I then rush off to a nearby café to dip in it, I first study the cover – it is you, good-old Grazia. My love and loyalty to you is controversial: as much as I cannot live without you, unfortunately I realize that you will never publish any of my letters that I have been writing in a bold excitement evoked by your numerous contradictive articles. Rushing to express my opinion about the latest burning debate, I would feel how itchy my fingers are for a keyboard. However, as much as I want to be heard in the cruel fashion horizon, I know that fortune will never be on my side, sweet dear Grazia. And it is in no way your fault. All because of my hot Russian temperament-spiced, angry and all-or-nothing opinions. Fur: to wear or not to wear? Skinny: to be or not to be? And we both know, my beloved glossy, that au naturel, fresh-faced and righteous English ladies who read you alongside with me will be, well, rather furious, I would say, if you publish one of my chinchilla coat-loving, salad and coffe-promoting letters. But there is a ray of light in a horizon of ‘be-comfortable-in-your-own-body’ and ‘I only wear vintage fur, I’m against animal killing’ tweets I read every week with a hopeless sob. Polly Vernon! It is you, who makes my (almost) every Tuesday! I am tempted to call myself ‘minnie-you’, except your clever and witty remarks and controversial, but soberly-explained opinions – skills (or talents?) that I still have a long road to come to. Oh, how much I understand you! Undeniably, you found your place in Grazia: a glossy magazine which like no other one encourages readers to get involved. I would say about 40% of Grazia’s content is based on it’s readers’ opinions, and that is what I love it for. It does not dictate women that they MUSTN’T wear skin-tight leggings that are 2 sizes smaller because they have big bums, but cleverly employs style advisors who suggest what is better for them to wear so that their derrieres look way more flattering in it. Grazia does not tell those ladies to stop munching on cakes after 11 p.m. either – instead it publishes recepies of filling meals for those who don’t look after their figures and nutrition in a way they should (ladies who seem to increasingly dominate this country, unfortunately). For Grazia, looking good is not about starving yourself, or just eating less, but about healthy lifestyle.
But at the end of the day, it is everyone’s personal choice – what and how much to eat, which I (and I’m sure Grazia too) respects. As much as it is what to think. But far not all the readers consider that, as I discovered lately from reading the feedback spread in the latest issue, which was literally bursting with criticism on Miss Vernon’s article about her maintaining a slender appearance. It seems like hoards of angry British women stood up together against the journalist with foaming mouths. Although there were some letters of support and understanding of Polly Vernon’s opinion about weight. She did not suggest that everyone should live on coffee and spicy food. Nor did she encourage you, dear ladies, to keep on loosing weight until you are too small for size zero jeans. After having read the whole feedback my head was just too full of someone else’s anger and the only thought that appeared in there was: ‘oh god, just get over it’. Like chocolate muffins and will never give up on them? Fine, nobody’s stopping you! You are a size 16 and feeling sexy and proud of it? Well, great, what can I say? The only issue concerning me here is that if women claiming they are so happy about their appearances get so fired up about this debate, then maybe they are not really as satisfied about it as they convince they are. Otherwise, why on earth some women get so negatively excited about it?

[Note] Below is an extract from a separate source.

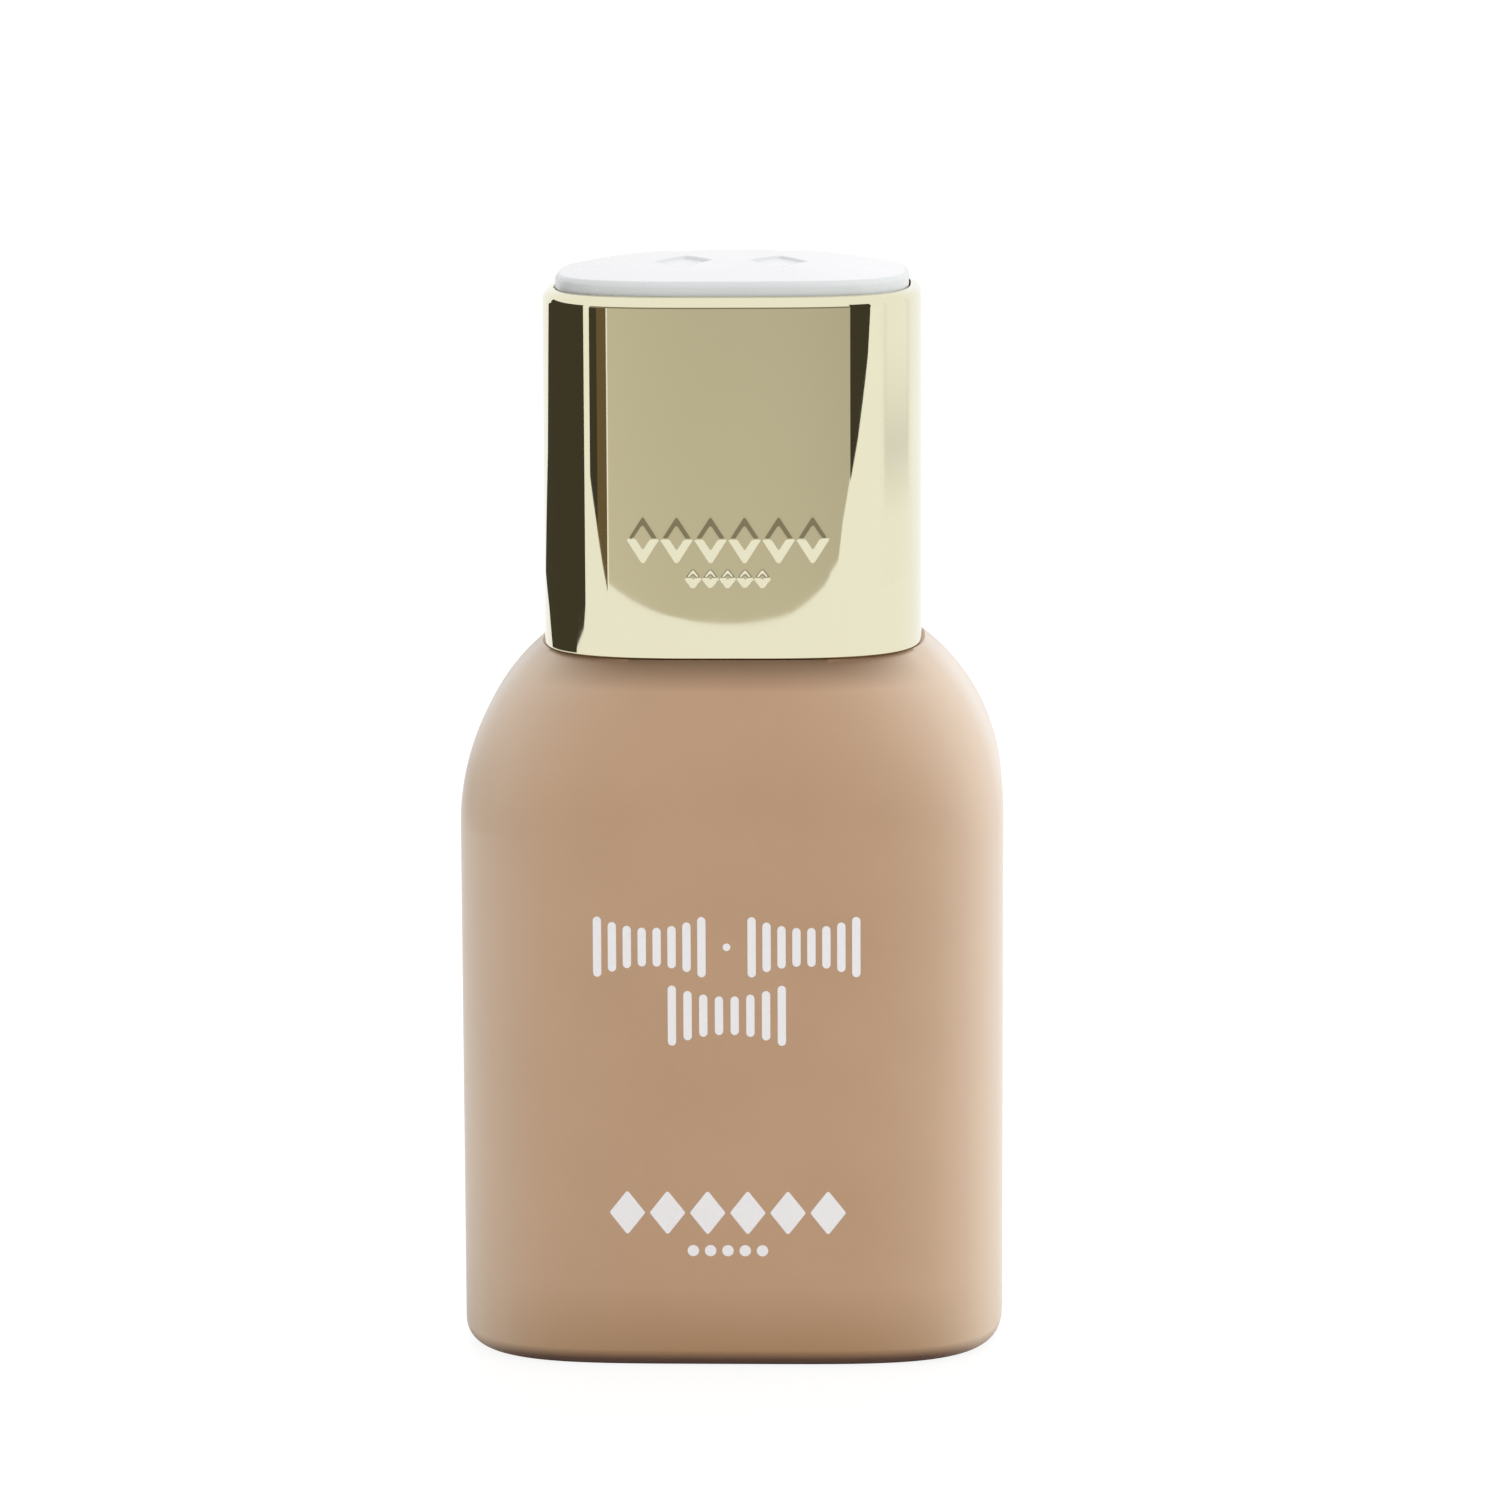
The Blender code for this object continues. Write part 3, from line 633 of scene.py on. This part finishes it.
def printed(name, outlines):
    """Flat marks on the front of the bottle, each a thin closed slab that follows the glass."""
    bm = bmesh.new()
    for outline in outlines:
        outer = []
        inner = []
        for u, v in outline:
            outer.append(bm.verts.new((u, -body_front(u) - PRINT_HEIGHT, v)))
            inner.append(bm.verts.new((u, -body_front(u) + PRINT_SINK, v)))
        bm.faces.new(outer)
        bm.faces.new(inner)
        for here in range(len(outer)):
            there = (here + 1) % len(outer)
            bm.faces.new((outer[here], outer[there], inner[there], inner[here]))
    marks = object_from(name, bm, LOOKS["print_ink"], sharp=30)
    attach(marks, "bottle")
    return marks


def dot_outline(u, v, radius):
    return [(u + radius * math.cos(angle), v + radius * math.sin(angle)) for angle in even_angles(16)]


def bar_row(middle, width, z):
    """Upright bars, higher towards both ends of the row."""
    outlines = []
    for number in range(BARS_IN_ROW):
        share = 2 * number / (BARS_IN_ROW - 1) - 1
        u = middle + share * (width / 2 - BAR_HALF_WIDTH)
        half_height = BAR_HALF_HEIGHT + BAR_RISE * share * share
        outlines.append(bar_outline(u, z, BAR_HALF_WIDTH, half_height))
    return outlines


def front_print():
    """White marks on the front: two rows of bars, a row of lozenges and a row of dots."""
    upper = [dot_outline(0, UPPER_BARS_Z, 0.28 * MM)]
    for side in (-1, 1):
        upper += bar_row(side * UPPER_ROW_X, UPPER_ROW_WIDTH, UPPER_BARS_Z)
    printed("print_upper", upper)
    printed("print_middle", bar_row(0, MIDDLE_ROW_WIDTH, MIDDLE_BARS_Z))
    lower = lozenge_row(6, 2.9 * MM, 1.3 * MM, 1.65 * MM, LOZENGES_Z)
    printed("print_lower", [lozenge_outline(mark) for mark in lower])
    dots = [dot_outline(number * 1.25 * MM, DOTS_Z, 0.42 * MM) for number in range(-2, 3)]
    printed("print_dots", dots)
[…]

I genuinely think that looking after your figure and what you eat is not just about glamour, but about the attitude – not just yours, but also the one you want to receive from the world. If somebody wants to be thin and has enough willpower to do so (I am not talking extremes here), there’s no point being angry at the world fashion industry, 95% of which is aimed at slender women, simply because clothes looks better on them esthetically. Maybe it is a call for some to look over their lifestyles and perhaps make some changes to it in order to be happier. And by the way. Yes, I love fur, I wear mink. Faux, or ‘fantasy’ fur, as designers like to call it, looks rather sad and cheap on me and in most of the cases (although congratulations if your name is Naomi Campbell and you can pull it off). But the mink I wear was not my pet friend, and it makes me look and feel better. Plus, trust me – when you’re in Russia with -30 degrees and wearing a synthetic parka, you’d scream for one. For those who think that there’s less guilt in wearing vintage fur – I’ll have to disappoint you, girls: those animals were killed too. I ask for an extra chair for my handbag in restaurants, I try to get blowdries two-three times a week and think it is essential – all not because I want or try to look posh, but because like any woman (hopefully) I don’t want my bag to get dirty, and feel that glossy swishy hair whatever the occasion is, makes me feel better throughout the week. Treating yourself well and not underrating yourself is what Grazia promotes, and what some women unfortunately understand in a wrong way, taking this statement to a whole new level.
Pheeew… Now it looks like I am taking all that too seriously! But those heated debates that make me think are what I love the most about Grazia, really. Anyway, I have to flutter away now, as it’s getting close to my blowdry appointment and I still haven’t ordered my skinny cappuccino.